24 231
Wijziging van de Wet rechtspositie rechterlijke ambtenaren en enige andere wetten (salariswijziging per 1 januari 1995)

nr. 5
NOTA NAAR AANLEIDING VAN HET VERSLAG

Ontvangen 20 november 1995

Tot mijn genoegen konden de leden van de PvdA-fractie zich verenigen met het wetsvoorstel.

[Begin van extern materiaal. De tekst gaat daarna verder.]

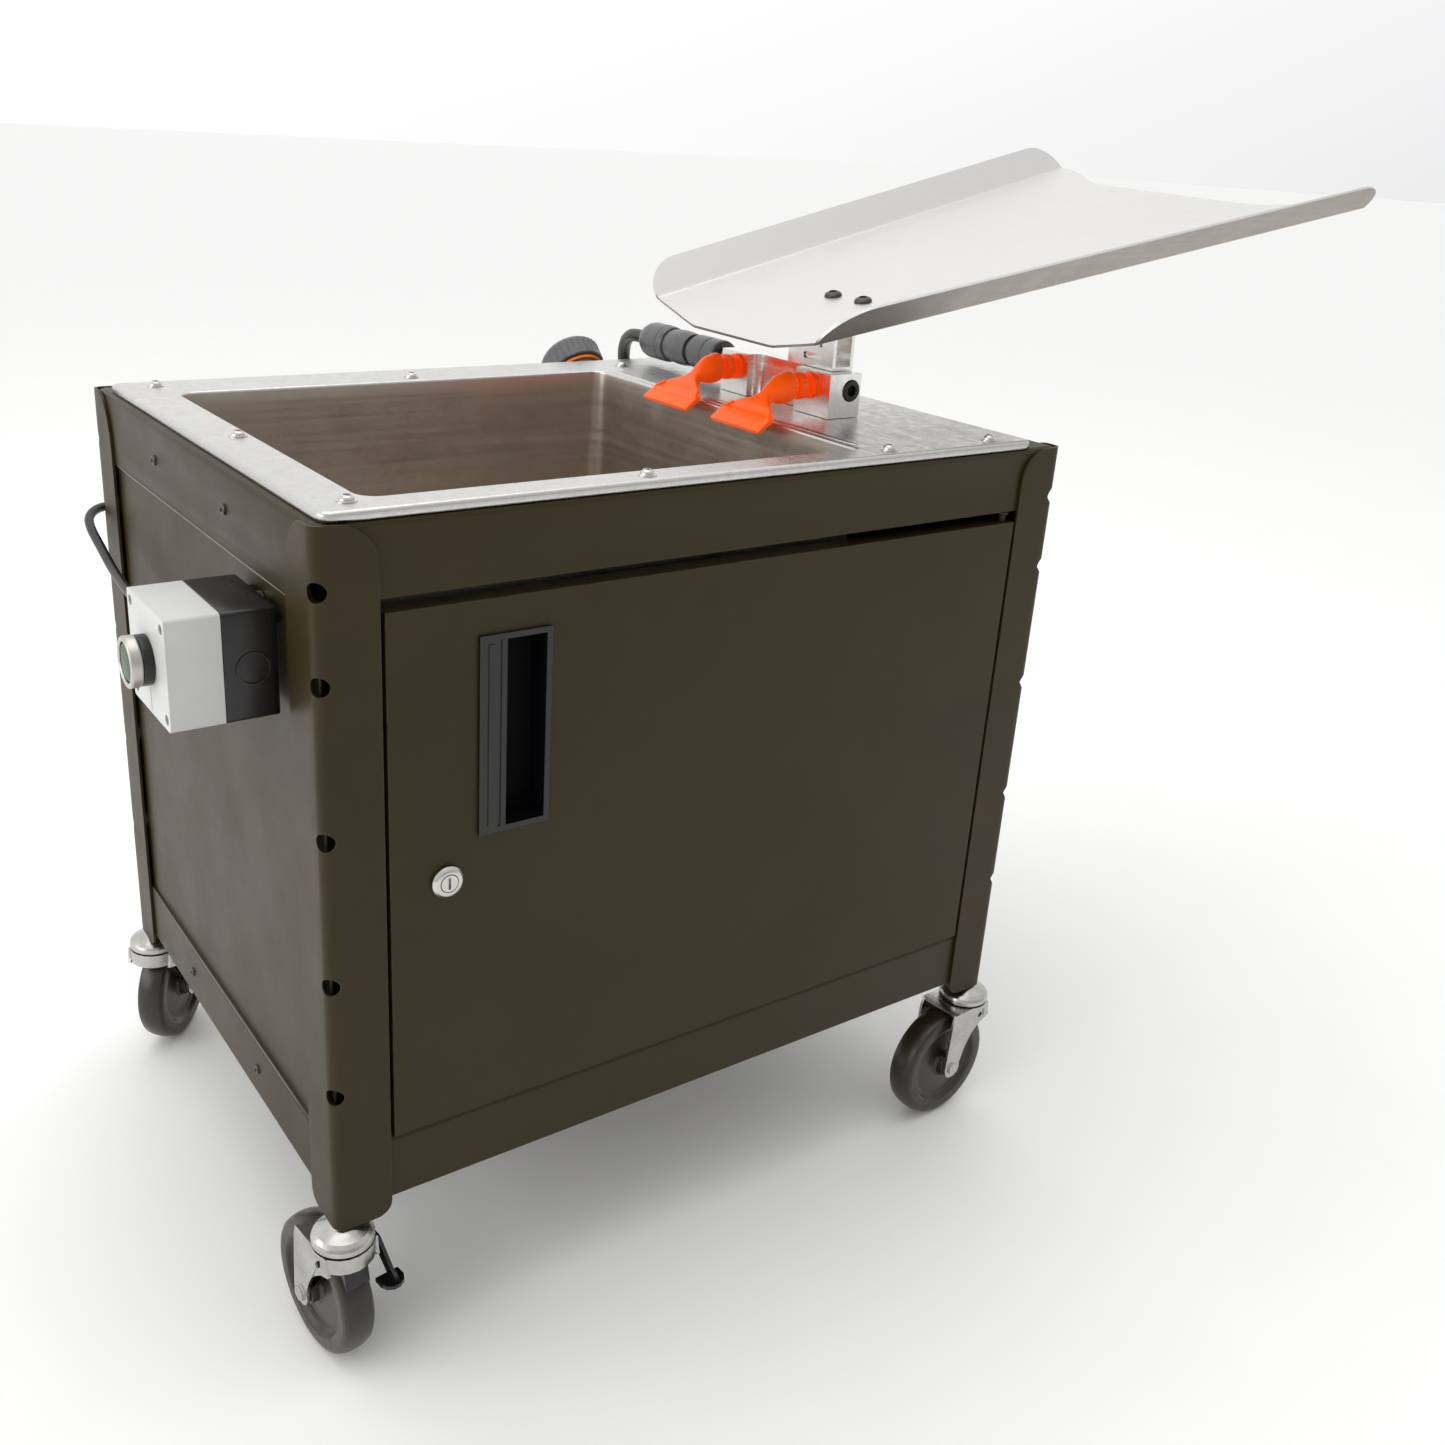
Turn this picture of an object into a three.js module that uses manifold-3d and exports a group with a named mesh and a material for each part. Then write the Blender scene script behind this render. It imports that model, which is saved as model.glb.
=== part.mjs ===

Zij vroegen slechts of de in artikel 7a, vierde lid, van de Wet op de rechterlijke organisatie (RO) bedoelde anciënniteitscontinuering voor rechterlijke ambtenaren die lid van het Gemeenschappelijk Hof van Justitie van de Nederlandse Antillen en Aruba zijn geweest, niet ook voor leden van het openbaar ministerie in de vergelijkbare situatie zou moeten gelden. Het antwoord op die vraag luidt ontkennend, aangezien het behoud van de zogenaamde benoemingsanciënniteit voor leden van het openbaar ministerie niet meer relevant is. Sinds 1 april 1994 wordt immers ingevolge het bij de Wet van 4 februari 1994 tot wijziging van de Wet op de bezoldiging van de rechterlijke ambtenaren en enkele andere wetten (wijziging bezoldigingsstructuur) (Stb. 81) gewijzigde artikel 6 RO de procureur-generaal bij zijn afwezigheid niet meer vervangen door de advocaat-generaal, oudste in rang van benoeming, maar door de plaatsvervangend procureur-generaal, en geldt een vergelijkbare regeling voor de vervanging van de hoofdofficier van justitie. De rangorde van benoeming speelt derhalve formeel voor het OM geen rol meer.

Ik vertrouw erop, hiermee de gestelde vraag naar behoren te hebben beantwoord.